Nahal Tajadod fait le récit de ses abracadabrantes démarches pour renouveler son passeport iranien. Drôle et révélateur.
En 2005, Nahal Tajadod, auteure iranienne vivant à Paris depuis 1977, entreprend à Téhéran des démarches pour renouveler son passeport. Si vous avez déjà invectivé les saints, dans une file d’attente, en trouvant compliquée pour rien l’obtention de votre petit livret bleu, voici de quoi vous consoler…
À partir de ce fait vécu, donc, la spécialiste des relations entre l’Iran et la Chine, à qui l’on doit par ailleurs Roumi le brûlé (2005), une biographie romancée du grand poète persan, a imaginé une singulière incursion dans la très codifiée société iranienne. Vif, drôle, sarcastique, Passeport à l’iranienne est né d’anecdotes, mais son propos dépasse de beaucoup le récit amusé, et en expliquant par quels stratagèmes et rebondissements elle est passée pour obtenir ledit document, Tajadod nous fait vivre 11 jours d’errance bureaucratique en disant plus long sur son pays que bien des essais spécialisés.
GARDEZ LA POSE…
La folle histoire commence quand la narratrice entre dans l’atelier Ecbâtâne, tenu par deux photographes sympathiques, mais dont on comprendra bientôt que leur empressement à servir la cliente cache un souhait bien précis: qu’elle les aide à remplir une demande de visa leur permettant de se rendre en Europe.
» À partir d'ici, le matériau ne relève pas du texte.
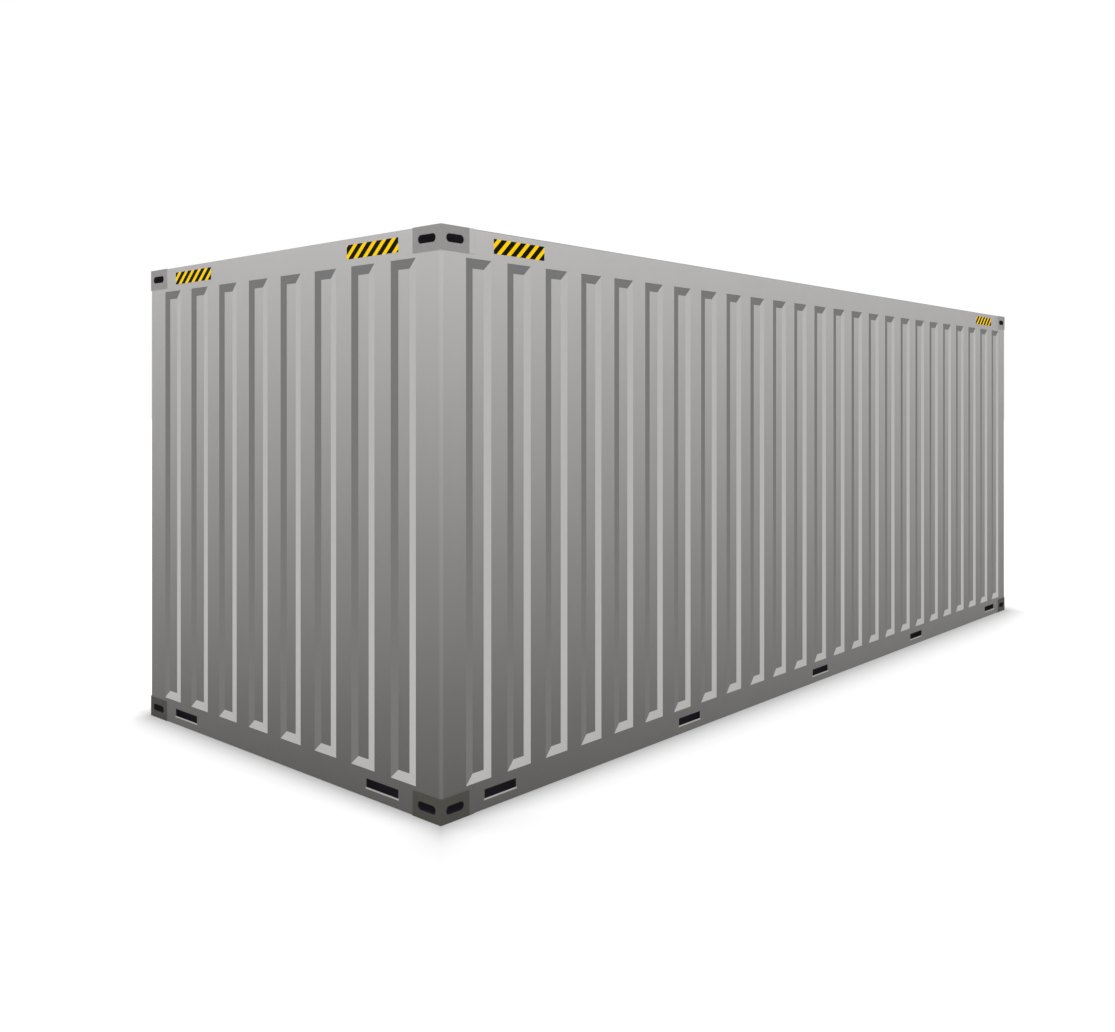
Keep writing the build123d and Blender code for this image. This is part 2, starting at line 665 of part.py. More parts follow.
with BuildPart() as cam_keepers:
    with BuildSketch(Plane.XY.offset(POST_BOTTOM)):
        with Locations([(KEEPER_X, y) for y in ROD_PLACES]):
            Rectangle(KEEPER_DEPTH, KEEPER_WIDTH)
    extrude(amount=KEEPER_BASE)
    with BuildSketch(Plane.XY.offset(POST_BOTTOM + KEEPER_BASE)):
        with Locations([(KEEPER_X, y) for y in ROD_PLACES]):
            with GridLocations(0, KEEPER_LUG_SPACING, 1, 2):
                Rectangle(KEEPER_DEPTH, KEEPER_WALL)
    extrude(amount=KEEPER_HEIGHT)
    lug_tops = cam_keepers.faces().sort_by(Axis.Z)[-2 * len(ROD_PLACES):]
    chamfer(lug_tops.edges().filter_by(Axis.Y).group_by(Axis.X)[-1], length=KEEPER_CORNER)
    mirror(about=MID_HEIGHT)

save(cam_keepers, "cam_keepers")


# Handles: a flat bar between each rod's ears, cranked towards the leaf and held in its catch
CATCH_OFFSET = DOOR_GROOVE_PITCH + CATCH_SHIFT
HANDLE_START = ROD_RADIUS + ROD_CLEARANCE
HANDLE_REACH = CATCH_OFFSET + CATCH_WIDTH / 2 + HANDLE_TIP
BAR_FRONT = HANDLE_BAR_THICKNESS / 2
BAR_BACK = -HANDLE_BAR_THICKNESS / 2

with BuildSketch() as bar:
    with BuildLine():
        Polyline(
            (BAR_FRONT, -HANDLE_START),
            (BAR_FRONT, -HANDLE_JOG_START),
            (BAR_FRONT - HANDLE_JOG, -HANDLE_JOG_END),
            (BAR_FRONT - HANDLE_JOG, -HANDLE_REACH),
            (BAR_BACK - HANDLE_JOG, -HANDLE_REACH),
            (BAR_BACK - HANDLE_JOG, -HANDLE_JOG_END),
            (BAR_BACK, -HANDLE_JOG_START),
            (BAR_BACK, -HANDLE_START),
            close=True,
        )
    make_face()

with BuildPart() as handles:
    for y, z in ((-ROD_INNER_Y, INNER_HANDLE_Z), (-ROD_OUTER_Y, OUTER_HANDLE_Z)):
        with BuildSketch(Plane.XY.offset(z - HANDLE_BAR_HEIGHT / 2)):
            with Locations((ROD_X, y)):
                add(bar.sketch)
        extrude(amount=HANDLE_BAR_HEIGHT)

save(handles, "handles_left")
save_mirrored(handles, ACROSS, "handles_right")


# Handle catches: a plate on the leaf with a jaw that closes round the end of each bar
BAR_RISE = ROD_STANDOFF - HANDLE_JOG + BAR_FRONT + ROD_CLEARANCE
BAR_HALF_HEIGHT = HANDLE_BAR_HEIGHT / 2 + ROD_CLEARANCE
CATCH_RISE = BAR_RISE + CATCH_WALL
JAW_HALF_HEIGHT = BAR_HALF_HEIGHT + CATCH_WALL

with BuildSketch() as jaw:
    with Locations((CATCH_WALL / 2, 0)):
        Rectangle(CATCH_WALL, CATCH_HEIGHT)
    with Locations((CATCH_RISE / 2, 0)):
        Rectangle(CATCH_RISE, 2 * JAW_HALF_HEIGHT)
    with Locations(((CATCH_WALL + BAR_RISE) / 2, 0)):
        Rectangle(BAR_RISE - CATCH_WALL, 2 * BAR_HALF_HEIGHT, mode=Mode.SUBTRACT)
    with Locations((CATCH_RISE - CATCH_WALL / 2, 0)):
        Rectangle(CATCH_WALL, CATCH_MOUTH, mode=Mode.SUBTRACT)

with BuildPart() as handle_catches:
    for side in (-1, 1):
        for rod_y, z in ((ROD_INNER_Y, INNER_HANDLE_Z), (ROD_OUTER_Y, OUTER_HANDLE_Z)):
            with BuildSketch(Plane.XZ.offset(-side * (rod_y + CATCH_OFFSET))):
                with Locations((LEAF_FRONT, z)):
                    add(jaw.sketch)
            extrude(amount=CATCH_WIDTH / 2, both=True)

save(handle_catches, "handle_catches")


# Hinges: a blade on the leaf with a round eye, held between two lugs on the post
HINGE_X = LEAF_FRONT + HINGE_EYE_CLEARANCE + HINGE_EYE_RADIUS
LUG_SEAT = LEFT_Y + DOOR_LIP
HINGE_Y = LUG_SEAT + HINGE_LUG_GAP + HINGE_EYE_RADIUS
LUG_REACH = HINGE_LUG_GAP + 2 * HINGE_EYE_RADIUS
LUG_OFFSET = (HINGE_EYE_HEIGHT + HINGE_LUG_HEIGHT) / 2 + HINGE_LUG_GAP

with BuildPart() as hinges:
    for hinge_height in HINGE_HEIGHTS:
        with BuildSketch(Plane.XY.offset(hinge_height - HINGE_EYE_HEIGHT / 2)):
            with Locations((HINGE_X, HINGE_Y)):
                Circle(HINGE_EYE_RADIUS)
            with Locations((LEAF_FRONT + HINGE_BLADE_THICKNESS / 2, HINGE_Y + HINGE_BLADE_LENGTH / 2)):
                Rectangle(HINGE_BLADE_THICKNESS, HINGE_BLADE_LENGTH)
        extrude(amount=HINGE_EYE_HEIGHT)
        for lug_height in (hinge_height - LUG_OFFSET, hinge_height + LUG_OFFSET):
            with BuildSketch(Plane.XY.offset(lug_height - HINGE_LUG_HEIGHT / 2)) as lug:
                with Locations((HINGE_X, LUG_SEAT + LUG_REACH / 2)):
                    Rectangle(2 * HINGE_EYE_RADIUS, LUG_REACH)
                chamfer(lug.vertices().sort_by(Axis.Y)[-2:], length=HINGE_LUG_CORNER)
            extrude(amount=HINGE_LUG_HEIGHT)

save(hinges, "hinges_left")
save_mirrored(hinges, ACROSS, "hinges_right")
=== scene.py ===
"""Looks of a twenty foot shipping container: paint with painted light and shade, stripes, welds,
fastenings and studio.
"""

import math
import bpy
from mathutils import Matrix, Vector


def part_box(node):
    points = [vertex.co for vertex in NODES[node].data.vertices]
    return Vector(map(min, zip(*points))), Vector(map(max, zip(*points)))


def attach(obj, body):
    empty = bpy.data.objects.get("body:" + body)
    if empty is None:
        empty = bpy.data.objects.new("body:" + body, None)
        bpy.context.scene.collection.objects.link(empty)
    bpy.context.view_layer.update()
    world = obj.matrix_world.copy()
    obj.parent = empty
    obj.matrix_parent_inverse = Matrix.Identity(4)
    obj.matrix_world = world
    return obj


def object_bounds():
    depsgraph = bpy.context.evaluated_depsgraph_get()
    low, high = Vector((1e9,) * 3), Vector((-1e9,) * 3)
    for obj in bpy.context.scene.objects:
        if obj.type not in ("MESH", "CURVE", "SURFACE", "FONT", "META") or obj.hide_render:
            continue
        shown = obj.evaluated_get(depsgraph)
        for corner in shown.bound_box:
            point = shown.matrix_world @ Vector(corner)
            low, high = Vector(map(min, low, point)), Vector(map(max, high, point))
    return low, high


bl_info = {
    "name": "Shipping Container",
    "version": (1, 0, 0),
    "blender": (4, 5, 0),
    "location": "3D View > Sidebar > Container",
    "description": "Paints and details a steel freight container and sets it in a plain studio",
    "category": "Object",
}

import bmesh
import bpy
from bpy.props import FloatProperty, FloatVectorProperty, PointerProperty
from bpy.types import Operator, Panel, PropertyGroup
from mathutils import Matrix, Vector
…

Elle peut bien leur rendre ce petit service, se dit-elle, ce qui ne l’engage à rien à proprement parler. Or, les choses ne seront pas si simples, et tandis qu’elle réalise que le processus d’obtention d’un passeport s’est passablement complexifié depuis sa dernière demande, elle se retrouvera liée à toute une petite faune de gens qui contournent tant bien que mal les règles et interdits du pays pour arriver à leurs fins.
FAMILLE ELARGIE
Notre narratrice, pour arriver à ses fins à elles, devra passer par tout un réseau de relations familiales, ce qui permet à l’auteure de montrer les règles du savoir-vivre, adorables mais exigeantes, dans une société où recevoir à la maison est un art en soi.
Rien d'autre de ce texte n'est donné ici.